## The records
——————
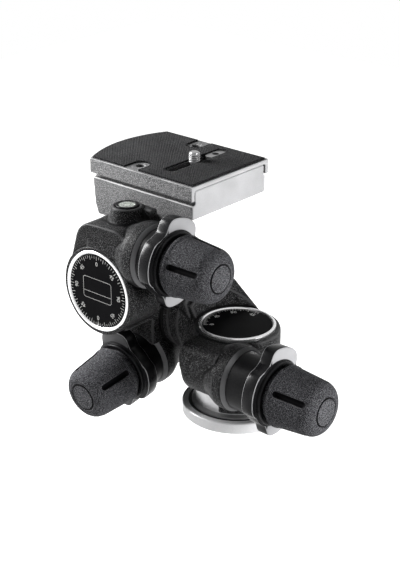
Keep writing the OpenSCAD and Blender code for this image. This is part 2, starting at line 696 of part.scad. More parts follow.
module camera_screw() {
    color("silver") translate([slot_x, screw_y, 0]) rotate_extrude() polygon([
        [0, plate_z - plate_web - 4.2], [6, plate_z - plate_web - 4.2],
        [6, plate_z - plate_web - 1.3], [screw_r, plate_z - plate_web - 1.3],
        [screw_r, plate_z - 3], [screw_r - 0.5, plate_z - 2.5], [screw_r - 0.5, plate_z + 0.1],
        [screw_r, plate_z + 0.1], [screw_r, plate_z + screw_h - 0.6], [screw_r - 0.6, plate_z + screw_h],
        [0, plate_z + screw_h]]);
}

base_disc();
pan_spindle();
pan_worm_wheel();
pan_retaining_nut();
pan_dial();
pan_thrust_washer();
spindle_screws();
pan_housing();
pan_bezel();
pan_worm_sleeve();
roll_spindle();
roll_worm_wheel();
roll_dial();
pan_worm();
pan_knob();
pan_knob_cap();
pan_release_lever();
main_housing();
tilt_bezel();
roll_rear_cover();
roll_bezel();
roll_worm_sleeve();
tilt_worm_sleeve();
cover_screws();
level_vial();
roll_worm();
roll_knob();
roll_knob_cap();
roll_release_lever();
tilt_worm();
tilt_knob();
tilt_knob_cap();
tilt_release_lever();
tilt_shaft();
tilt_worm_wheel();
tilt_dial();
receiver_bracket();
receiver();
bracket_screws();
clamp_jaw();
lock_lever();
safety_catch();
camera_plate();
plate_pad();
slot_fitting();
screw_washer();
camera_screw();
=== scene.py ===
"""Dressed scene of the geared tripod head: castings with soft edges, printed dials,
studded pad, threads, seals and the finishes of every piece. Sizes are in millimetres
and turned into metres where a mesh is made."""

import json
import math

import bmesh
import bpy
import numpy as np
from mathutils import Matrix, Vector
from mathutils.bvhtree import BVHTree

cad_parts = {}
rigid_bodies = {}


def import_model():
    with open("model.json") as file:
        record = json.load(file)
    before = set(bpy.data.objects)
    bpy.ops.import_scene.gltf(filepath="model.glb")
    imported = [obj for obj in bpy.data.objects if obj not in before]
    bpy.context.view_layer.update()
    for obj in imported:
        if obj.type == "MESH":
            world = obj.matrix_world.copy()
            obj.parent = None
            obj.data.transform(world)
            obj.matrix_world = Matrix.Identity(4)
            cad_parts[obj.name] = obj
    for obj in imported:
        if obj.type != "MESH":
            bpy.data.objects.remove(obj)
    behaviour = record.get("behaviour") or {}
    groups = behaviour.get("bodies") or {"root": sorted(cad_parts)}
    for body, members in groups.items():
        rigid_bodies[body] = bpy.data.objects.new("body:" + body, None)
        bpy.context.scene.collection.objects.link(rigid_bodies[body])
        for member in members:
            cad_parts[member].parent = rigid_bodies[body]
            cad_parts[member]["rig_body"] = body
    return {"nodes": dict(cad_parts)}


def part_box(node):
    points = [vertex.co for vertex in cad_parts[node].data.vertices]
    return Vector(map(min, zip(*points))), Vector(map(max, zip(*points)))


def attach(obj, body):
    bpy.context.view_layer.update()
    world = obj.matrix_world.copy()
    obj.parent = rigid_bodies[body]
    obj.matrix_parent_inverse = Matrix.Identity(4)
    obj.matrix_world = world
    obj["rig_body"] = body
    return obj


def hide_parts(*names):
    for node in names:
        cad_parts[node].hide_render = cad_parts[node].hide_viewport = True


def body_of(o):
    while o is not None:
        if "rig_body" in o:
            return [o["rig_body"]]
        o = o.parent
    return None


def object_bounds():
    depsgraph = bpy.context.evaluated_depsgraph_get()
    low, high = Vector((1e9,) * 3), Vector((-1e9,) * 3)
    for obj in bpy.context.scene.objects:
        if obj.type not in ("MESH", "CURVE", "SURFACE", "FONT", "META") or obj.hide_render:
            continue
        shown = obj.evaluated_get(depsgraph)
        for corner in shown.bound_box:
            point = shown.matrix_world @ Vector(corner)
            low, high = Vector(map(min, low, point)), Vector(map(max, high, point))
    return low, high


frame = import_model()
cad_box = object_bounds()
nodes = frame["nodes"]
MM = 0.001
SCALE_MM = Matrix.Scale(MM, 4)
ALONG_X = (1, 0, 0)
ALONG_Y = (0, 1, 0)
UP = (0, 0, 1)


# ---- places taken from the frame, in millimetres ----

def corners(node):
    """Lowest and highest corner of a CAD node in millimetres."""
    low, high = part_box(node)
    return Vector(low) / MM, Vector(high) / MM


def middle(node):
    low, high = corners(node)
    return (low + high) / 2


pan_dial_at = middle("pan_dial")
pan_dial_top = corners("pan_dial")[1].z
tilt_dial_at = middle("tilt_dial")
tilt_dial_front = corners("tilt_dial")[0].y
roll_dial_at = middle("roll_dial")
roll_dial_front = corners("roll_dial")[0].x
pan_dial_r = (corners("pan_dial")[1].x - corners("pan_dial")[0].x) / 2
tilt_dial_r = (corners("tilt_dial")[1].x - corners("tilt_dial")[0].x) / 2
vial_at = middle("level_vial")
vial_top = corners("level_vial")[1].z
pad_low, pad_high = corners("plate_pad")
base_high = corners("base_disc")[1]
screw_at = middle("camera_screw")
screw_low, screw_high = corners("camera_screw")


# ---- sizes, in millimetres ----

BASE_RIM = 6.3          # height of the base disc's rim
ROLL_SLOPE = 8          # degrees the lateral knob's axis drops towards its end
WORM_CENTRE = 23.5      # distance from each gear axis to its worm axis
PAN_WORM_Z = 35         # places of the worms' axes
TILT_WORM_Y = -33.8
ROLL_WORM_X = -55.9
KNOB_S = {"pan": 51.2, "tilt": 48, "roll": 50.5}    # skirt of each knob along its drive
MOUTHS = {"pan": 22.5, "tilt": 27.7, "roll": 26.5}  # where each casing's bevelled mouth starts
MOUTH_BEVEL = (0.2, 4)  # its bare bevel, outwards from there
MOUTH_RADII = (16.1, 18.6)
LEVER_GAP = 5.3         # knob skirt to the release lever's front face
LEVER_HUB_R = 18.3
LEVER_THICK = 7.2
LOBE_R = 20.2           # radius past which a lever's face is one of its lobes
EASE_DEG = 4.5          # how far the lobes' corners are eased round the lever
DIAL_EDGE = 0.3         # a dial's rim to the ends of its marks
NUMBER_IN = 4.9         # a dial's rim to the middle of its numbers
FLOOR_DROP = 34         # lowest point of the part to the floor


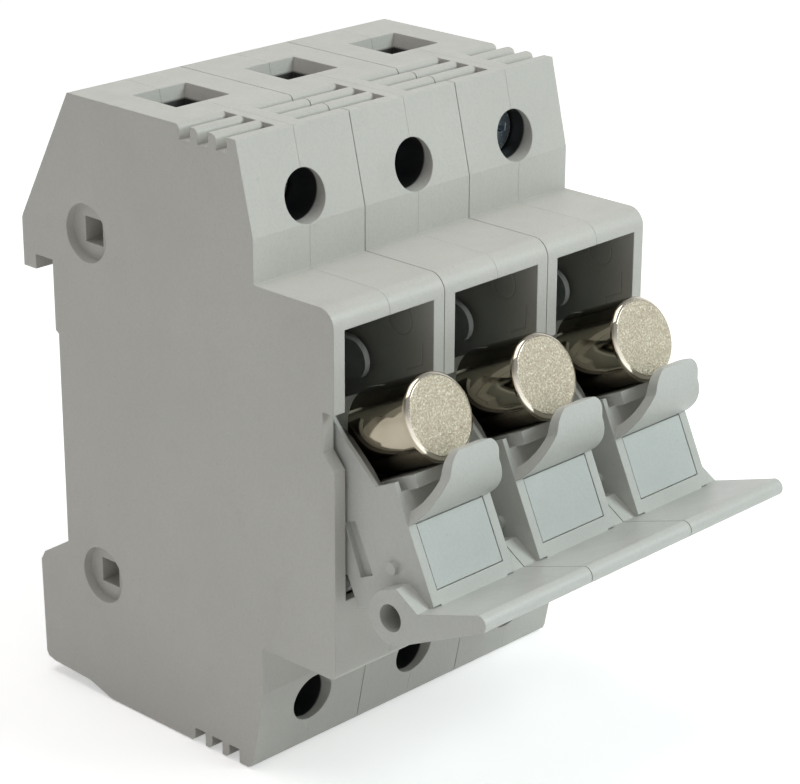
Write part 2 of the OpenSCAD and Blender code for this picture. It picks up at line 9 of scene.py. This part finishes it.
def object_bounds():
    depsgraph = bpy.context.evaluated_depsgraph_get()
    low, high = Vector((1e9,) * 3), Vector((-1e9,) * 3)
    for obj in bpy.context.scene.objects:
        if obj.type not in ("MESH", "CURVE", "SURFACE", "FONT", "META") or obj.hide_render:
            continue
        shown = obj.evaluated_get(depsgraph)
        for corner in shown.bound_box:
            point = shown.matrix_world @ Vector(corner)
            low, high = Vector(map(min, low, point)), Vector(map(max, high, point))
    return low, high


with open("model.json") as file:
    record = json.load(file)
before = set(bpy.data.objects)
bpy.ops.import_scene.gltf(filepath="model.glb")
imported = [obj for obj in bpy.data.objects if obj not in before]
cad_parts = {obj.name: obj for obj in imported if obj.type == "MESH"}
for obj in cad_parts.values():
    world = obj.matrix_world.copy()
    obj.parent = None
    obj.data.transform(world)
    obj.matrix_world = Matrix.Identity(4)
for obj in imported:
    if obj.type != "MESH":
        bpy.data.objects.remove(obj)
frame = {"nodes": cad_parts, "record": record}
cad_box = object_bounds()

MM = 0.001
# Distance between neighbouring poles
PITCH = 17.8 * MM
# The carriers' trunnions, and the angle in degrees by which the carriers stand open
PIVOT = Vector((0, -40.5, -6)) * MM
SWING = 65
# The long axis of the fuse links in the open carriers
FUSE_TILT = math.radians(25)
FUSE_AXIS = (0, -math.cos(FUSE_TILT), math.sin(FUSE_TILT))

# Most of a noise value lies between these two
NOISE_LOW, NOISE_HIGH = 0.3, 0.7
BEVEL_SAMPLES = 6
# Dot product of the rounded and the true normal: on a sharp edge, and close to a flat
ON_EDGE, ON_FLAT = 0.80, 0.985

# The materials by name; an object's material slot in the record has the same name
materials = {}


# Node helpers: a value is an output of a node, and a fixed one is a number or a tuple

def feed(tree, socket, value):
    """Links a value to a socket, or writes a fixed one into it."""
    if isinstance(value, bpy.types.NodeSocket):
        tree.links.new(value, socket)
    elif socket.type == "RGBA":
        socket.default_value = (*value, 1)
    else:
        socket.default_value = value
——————
## Set problem
The lines to extract from the data above begin with the line containing "for node in" and end with the line containing "return (low + high) / 2". Extract them exactly, including both.

## Output for this exercise
    for node in names:
        cad_parts[node].hide_render = cad_parts[node].hide_viewport = True


def body_of(o):
    while o is not None:
        if "rig_body" in o:
            return [o["rig_body"]]
        o = o.parent
    return None


def object_bounds():
    depsgraph = bpy.context.evaluated_depsgraph_get()
    low, high = Vector((1e9,) * 3), Vector((-1e9,) * 3)
    for obj in bpy.context.scene.objects:
        if obj.type not in ("MESH", "CURVE", "SURFACE", "FONT", "META") or obj.hide_render:
            continue
        shown = obj.evaluated_get(depsgraph)
        for corner in shown.bound_box:
            point = shown.matrix_world @ Vector(corner)
            low, high = Vector(map(min, low, point)), Vector(map(max, high, point))
    return low, high


frame = import_model()
cad_box = object_bounds()
nodes = frame["nodes"]
MM = 0.001
SCALE_MM = Matrix.Scale(MM, 4)
ALONG_X = (1, 0, 0)
ALONG_Y = (0, 1, 0)
UP = (0, 0, 1)


# ---- places taken from the frame, in millimetres ----

def corners(node):
    """Lowest and highest corner of a CAD node in millimetres."""
    low, high = part_box(node)
    return Vector(low) / MM, Vector(high) / MM


def middle(node):
    low, high = corners(node)
    return (low + high) / 2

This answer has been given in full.